Sunday, April 3, 2011

Drinking the Mortal Brew: The Future Is No Place To Place Your Better Days

"We are born once and cannot be born twice, but we must be no more for all time. Not being master of tomorrow, you nonetheless delay your happiness. Life is consumed by procrastination, and each of us dies without providing leisure time for himself"-
Epicurus, 6th Vatican Saying

The good wisdom gets passed around. Somebody in every culture and time is virtually guaranteed to either borrow the good stuff from another culture, or discover it for themselves and find a unique way to phrase it.
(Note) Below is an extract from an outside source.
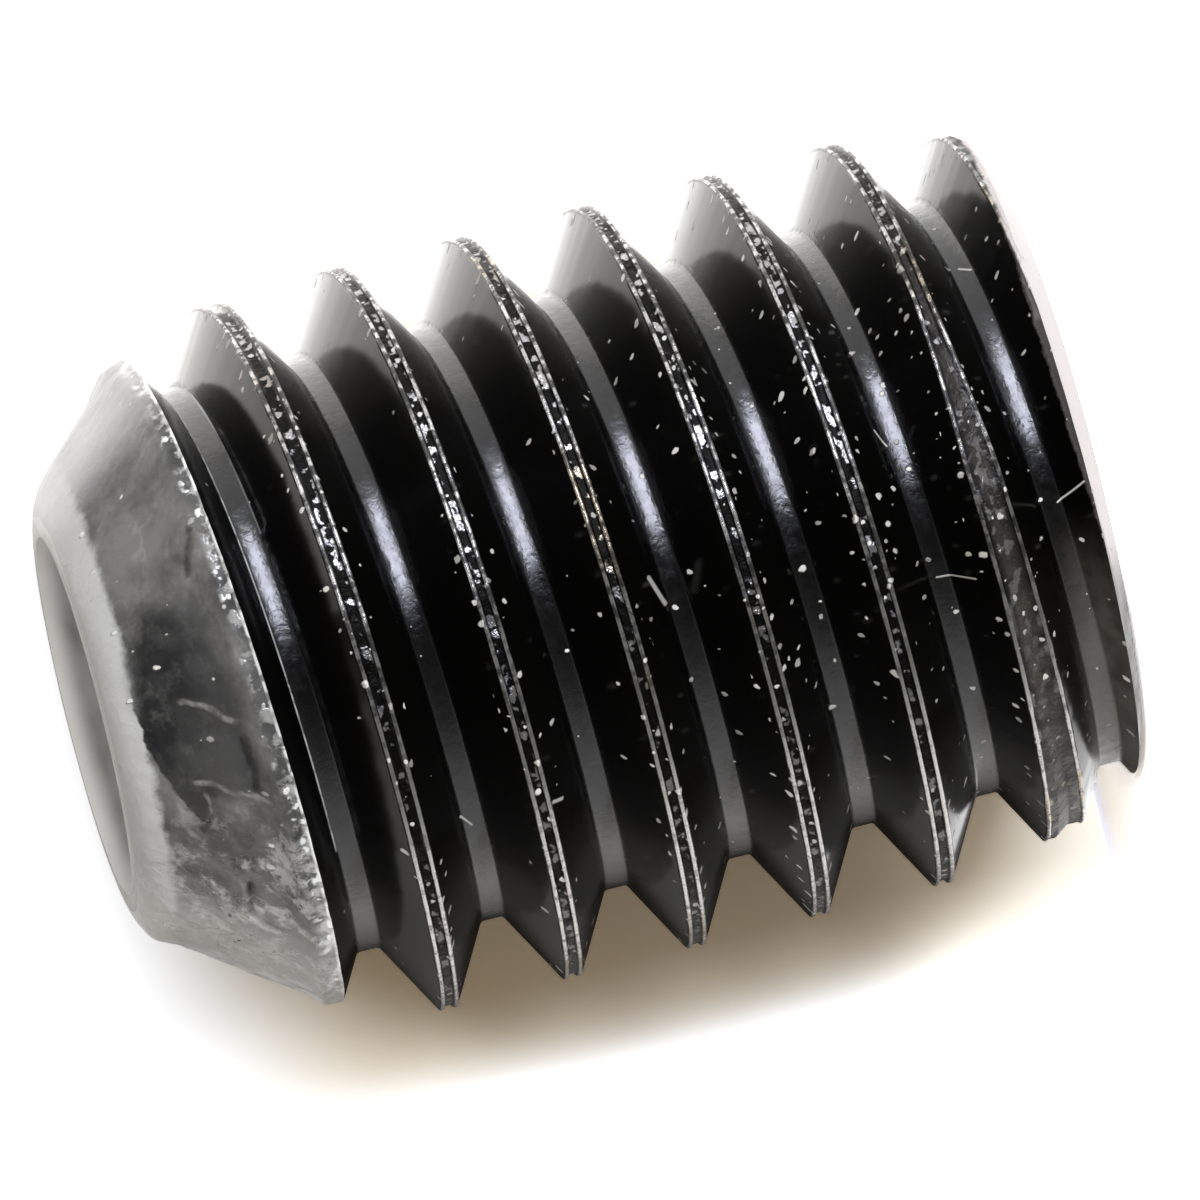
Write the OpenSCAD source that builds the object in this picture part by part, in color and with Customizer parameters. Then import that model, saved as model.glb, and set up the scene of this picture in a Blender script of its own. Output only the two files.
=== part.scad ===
// Socket set screw with a cup point: one solid piece of threaded steel.
// The screw stands on its socket end: z = 0 is that end face, +Z runs to the cup.

/* [Body] */
// Overall length, socket end face to cup rim
length = 7.9; // [6.5:0.1:16]
// Diameter over the thread crests
major_d = 5.82; // [5.3:0.02:6.4]
// Diameter at the bottom of the thread
root_d = 4.62; // [4.5:0.02:4.9]

/* [Thread] */
// Axial distance between neighbouring turns
pitch = 1; // [0.9:0.05:1.25]
// Axial width of the flat on each crest
crest_w = 0.13; // [0.1:0.01:0.2]
// Direction around the axis at which a crest crosses the socket end plane
thread_start = -94; // [-180:1:180]

/* [Socket end] */
// Diameter of the flat end face inside the chamfer
end_face_d = 4.66; // [4.2:0.02:5]
// Axial height of the chamfer around the end face
end_chamfer_h = 0.16; // [0.1:0.02:0.4]
// Height below which the crests are not filled out
end_taper_h = 1; // [0.6:0.05:1.5]
// Diameter that the crests taper to at the end plane
end_crest_d = 5.4; // [5.2:0.02:5.7]
// Width across the flats of the hexagon socket
socket_af = 3; // [2.5:0.05:3.3]
// Depth of the hexagon, from the end face to the start of its conical floor
socket_depth = 3.5; // [2.5:0.1:3.8]
// Diameter of the chamfer at the mouth of the socket
socket_mouth_d = 3.6; // [3.5:0.05:4]
// Full angle of the cone at the floor of the socket
socket_floor_angle = 120; // [100:5:140]

/* [Cup point] */
// Diameter of the cup at its edge
cup_d = 2.86; // [2.4:0.02:3]
// Full angle of the cone inside the cup
cup_angle = 120; // [110:5:140]
// Width of the narrow flat around the cup
cup_rim_w = 0.06; // [0.04:0.01:0.1]
// Radius of the rounded shoulder between that flat and the point cone
shoulder_r = 0.55; // [0.3:0.05:0.7]
// Angle of the point cone to the axis
point_angle = 39; // [35:1:50]

/* [Hidden] */

// Thread flanks stand at half of 60 degrees to the plane across the axis
flank_half_angle = 30;
// Straight steps in one turn of the thread
steps_per_turn = 40;
// How far the raw ridge reaches above the crests and into the core
ridge_over = 0.05;
ridge_sink = 0.08;
// How far a cutting solid reaches past the face that it opens
cut_clear = 0.5;
// Straight steps that round the shoulder
shoulder_steps = 6;
// Sides of the turned form, of the cup, and of the round cuts in the socket
form_sides = 96;
cup_sides = 64;
socket_sides = 48;
hex_sides = 6;
major_r = major_d / 2;
root_r = root_d / 2;
rim_r = cup_d / 2 + cup_rim_w;
// The end taper's radius where the chamfer meets it
end_crest_r = end_crest_d / 2;
chamfer_top_r = end_crest_r + (major_r - end_crest_r) * end_chamfer_h / end_taper_h;
// The shoulder turns from the flat rim into the cone, and ends at this radius and depth
shoulder_turn = 90 - point_angle;
cone_top_r = rim_r + shoulder_r * sin(shoulder_turn);
cone_top_drop = shoulder_r * (1 - cos(shoulder_turn));
cone_h = (major_r - cone_top_r) / tan(point_angle);

// Axial width of the ridge at radius r
function ridge_w(r) = crest_w + 2 * (major_r - r) * tan(flank_half_angle);

// Cross-section of the ridge as [radius, height from the middle of the ridge]
function ridge_section(inner_r, outer_r) = [
    [inner_r, -ridge_w(inner_r) / 2],
    [outer_r, -ridge_w(outer_r) / 2],
    [outer_r, ridge_w(outer_r) / 2],
    [inner_r, ridge_w(inner_r) / 2]
];

// The helical ridge, longer than the screw at both ends
module ridge() {
    section = ridge_section(root_r - ridge_sink, major_r + ridge_over);
    corners = len(section);
    turns = ceil(length / pitch) + 2;
    rings = turns * steps_per_turn;
    points = [
        for (i = [0:rings])
            let (turn = i / steps_per_turn - 1, angle = thread_start + turn * 360)
            for (corner = section)
                [corner[0] * cos(angle), corner[0] * sin(angle), corner[1] + turn * pitch]
    ];
    sides = [
        for (i = [0:rings - 1], j = [0:corners - 1])
            let (a = i * corners + j, b = i * corners + (j + 1) % corners)
            for (face = [[a, b, b + corners], [a, b + corners, a + corners]])
                face
    ];
    first_end = [for (j = [corners - 1:-1:0]) j];
    last_end = [for (j = [0:corners - 1]) rings * corners + j];
    polyhedron(points = points, faces = concat(sides, [first_end, last_end]), convexity = 10);
}

// Outline of the shoulder as [radius, height], from the cone up to the flat rim
function shoulder_outline() = [
    for (i = [shoulder_steps:-1:0])
        let (turn = shoulder_turn * i / shoulder_steps)
            [rim_r + shoulder_r * sin(turn), length - shoulder_r * (1 - cos(turn))]
];

// The outer form that bounds the thread: end chamfer and taper, crest cylinder, point cone, shoulder
module envelope() {
    rotate_extrude($fn = form_sides)
        polygon(concat(
            [
                [0, 0],
                [end_face_d / 2, 0],
                [chamfer_top_r, end_chamfer_h],
                [major_r, end_taper_h],
                [major_r, length - cone_top_drop - cone_h]
            ],
            shoulder_outline(),
            [[0, length]]
        ));
}

// The hexagon socket, open at z = 0, with its mouth chamfer and conical floor
module socket() {
    corner_r = socket_af / 2 / cos(180 / hex_sides);
    floor_h = socket_af / 2 / tan(socket_floor_angle / 2);
    mouth_r = socket_mouth_d / 2;
    translate([0, 0, -cut_clear])
        cylinder(r = corner_r, h = socket_depth + cut_clear, $fn = hex_sides);
    translate([0, 0, socket_depth])
        cylinder(r1 = socket_af / 2, r2 = 0, h = floor_h, $fn = socket_sides);
    translate([0, 0, -cut_clear])
        cylinder(r1 = mouth_r + cut_clear, r2 = 0, h = mouth_r + cut_clear, $fn = socket_sides);
}

// The conical cup, open at the other end
module cup() {
    depth = cup_d / 2 / tan(cup_angle / 2);
    over_r = cut_clear * tan(cup_angle / 2);
    translate([0, 0, length - depth])
        cylinder(r1 = 0, r2 = cup_d / 2 + over_r, h = depth + cut_clear, $fn = cup_sides);
}

module set_screw() {
    color("dimgray")
        difference() {
            intersection() {
                envelope();
                union() {
                    cylinder(r = root_r, h = length, $fn = form_sides);
                    ridge();
                }
            }
            socket();
            cup();
        }
}

set_screw();
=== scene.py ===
from math import atan2, ceil, cos, degrees, exp, hypot, pi, radians, sin, tan, tau

import bpy
from mathutils import Matrix, Vector, noise


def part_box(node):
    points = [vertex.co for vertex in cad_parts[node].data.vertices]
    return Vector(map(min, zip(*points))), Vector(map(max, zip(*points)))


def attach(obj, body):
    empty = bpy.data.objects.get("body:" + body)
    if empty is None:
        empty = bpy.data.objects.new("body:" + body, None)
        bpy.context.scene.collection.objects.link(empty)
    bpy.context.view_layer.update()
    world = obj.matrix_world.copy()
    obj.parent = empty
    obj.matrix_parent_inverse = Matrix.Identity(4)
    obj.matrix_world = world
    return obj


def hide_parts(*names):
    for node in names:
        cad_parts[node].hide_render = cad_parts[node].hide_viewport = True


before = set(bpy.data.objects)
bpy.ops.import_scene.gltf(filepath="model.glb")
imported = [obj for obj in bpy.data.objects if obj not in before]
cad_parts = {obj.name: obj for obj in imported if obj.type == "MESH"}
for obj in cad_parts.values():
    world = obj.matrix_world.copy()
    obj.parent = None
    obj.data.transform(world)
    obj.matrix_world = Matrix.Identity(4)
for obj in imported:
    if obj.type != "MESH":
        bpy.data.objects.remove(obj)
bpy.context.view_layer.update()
print("frame loaded")

noise.seed_set(1)    # vector noise would take the time as its seed

# The screw is modelled in millimetres, and brought to metres when it is finished
mm = 0.001
weldDistance = 0.0005
fineWeldDistance = 0.0003
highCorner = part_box("set_screw")[1]
screwLength = highCorner.z / mm
crestRadius = highCorner.x / mm


def setMode(mode):
    bpy.ops.object.mode_set(mode=mode)


def deselectAll():
    if bpy.context.object and bpy.context.object.mode != "OBJECT":
        setMode("OBJECT")
    bpy.ops.object.select_all(action="DESELECT")


def makeActive(obj):
    deselectAll()
    obj.select_set(True)
    bpy.context.view_layer.objects.active = obj


def applyModifier(obj, kind, **settings):
    makeActive(obj)
    modifier = obj.modifiers.new(kind.title(), kind)
    for key, value in settings.items():
        setattr(modifier, key, value)
    bpy.ops.object.modifier_apply(modifier=modifier.name)


def drawOutline(name, points):
    # One point is pulled along the outline, in the plane through the axis
    deselectAll()
    bpy.ops.mesh.primitive_plane_add(size=1)
    obj = bpy.context.object
    obj.name = name
    setMode("EDIT")
    bpy.ops.mesh.select_all(action="SELECT")
    bpy.ops.mesh.merge(type="CENTER")
    bpy.ops.transform.translate(value=(points[0][0], 0, points[0][1]))
    for here, there in zip(points, points[1:]):
        step = (there[0] - here[0], 0, there[1] - here[1])
        bpy.ops.mesh.extrude_region_move(TRANSFORM_OT_translate={"value": step})
    setMode("OBJECT")
    return obj


def weldAndFaceOut(obj, distance):
    makeActive(obj)
    setMode("EDIT")
    bpy.ops.mesh.select_all(action="SELECT")
    bpy.ops.mesh.remove_doubles(threshold=distance)
    bpy.ops.mesh.normals_make_consistent(inside=False)
    setMode("OBJECT")


def spin(obj, steps, **settings):
    applyModifier(obj, "SCREW", axis="Z", angle=tau, steps=steps, render_steps=steps, **settings)


def cutWith(obj, cutter, operation):
    applyModifier(obj, "BOOLEAN", object=cutter, operation=operation, solver="MANIFOLD")
    bpy.data.objects.remove(cutter)


def arcPoints(centre, radius, startAngle, endAngle, steps):
    points = []
    for i in range(steps + 1):
        angle = radians(startAngle + (endAngle - startAngle) * i / steps)
        points.append((centre[0] + radius * cos(angle), centre[1] + radius * sin(angle)))
    return points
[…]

As a frequenter of atheist blogs, books, and youtube debates, I've run into the following point several times (paraphrased): 'If there was a huge calamity and mankind had to start from scratch with zero knowledge and memory of the past, and zero relics, all of the scientific laws would be discovered again. Religions may (and probably would) arise, but they would be different'. I'm too lazy to look up who originally made this point, but whoever it was was generally right; because religion is made up, any religions created in this calamity scenario would be unique to the ones we have now (because religion is man-made). I don't think they are wholly right, because I think there are true observations made by many religions. 'The Golden Rule' thing comes to mind. Since the good parts of religion are the result of anthropological pop-psychology--and since pop-psychology is based on anecdotal observation--some of the truths discovered by the contributors to the world's religions are bound to be true, even if only by accident.

This one by Epicurus is one of those truisms about the good life discovered by observing the human animal that would be discovered again if today and tomorrow were divided by a road paved by Cormac McCarthy.

Rabelais was the first to say 'Do What Thou Wilt', while Jesus--in summary--told us to 'Do What Thou Ought'. Epicurus--ever the moderate--comes down in the middle with 'Thou Ought to Do Some Of Those Things That Thou Wilt'. Except of course, Epicurus wasn't much of a 'Thou Shalt' kind of guy.

This saying--along with the carpe diem sayings of Jesus and Rabelais--can be taken as irresponsible 'eat,drink, and be merry' stuff, but in actuality, the irresponsible 'eat, drink, and be merry' stuff isn't so irresponsible either. Anything can be used as license by the irresponsible. The whole thrust is that we would be happier if we allowed ourselves time to stop storing up treasures in heaven, or kudos with the boss, and fully inhabit and appreciate a world that we would care to. While it's inevitable that we all will need to spend some time doing things that we may not want to do (working out, going to work on the odd Saturday, visiting with our in-laws), maintenance is part of the good life too. It's important that we save and plan ahead. It's also important that we not feel like we need to 'steal' time for ourselves.

The time we have is ours. The time we use to pursue things that bring us pleasure--the ultimate good--is not stolen time. Rather than thinking of the time you spend reading a mystery novel, tossing a ball with your kid, or drinking a beer and talking with your friends as some kind of gift from the system, think of it time spent as it should be.

By all means, you can find meaning in your work too; I do. But as Dr. Seuss so perfectly puts it, 'Life is a great balancing act'.

Leisure time isn't frivolous. That's one of the great sins perpetrated on America by the Puritans. Leisure time is no more frivolous than sleep and exercise, and it's just as necessary.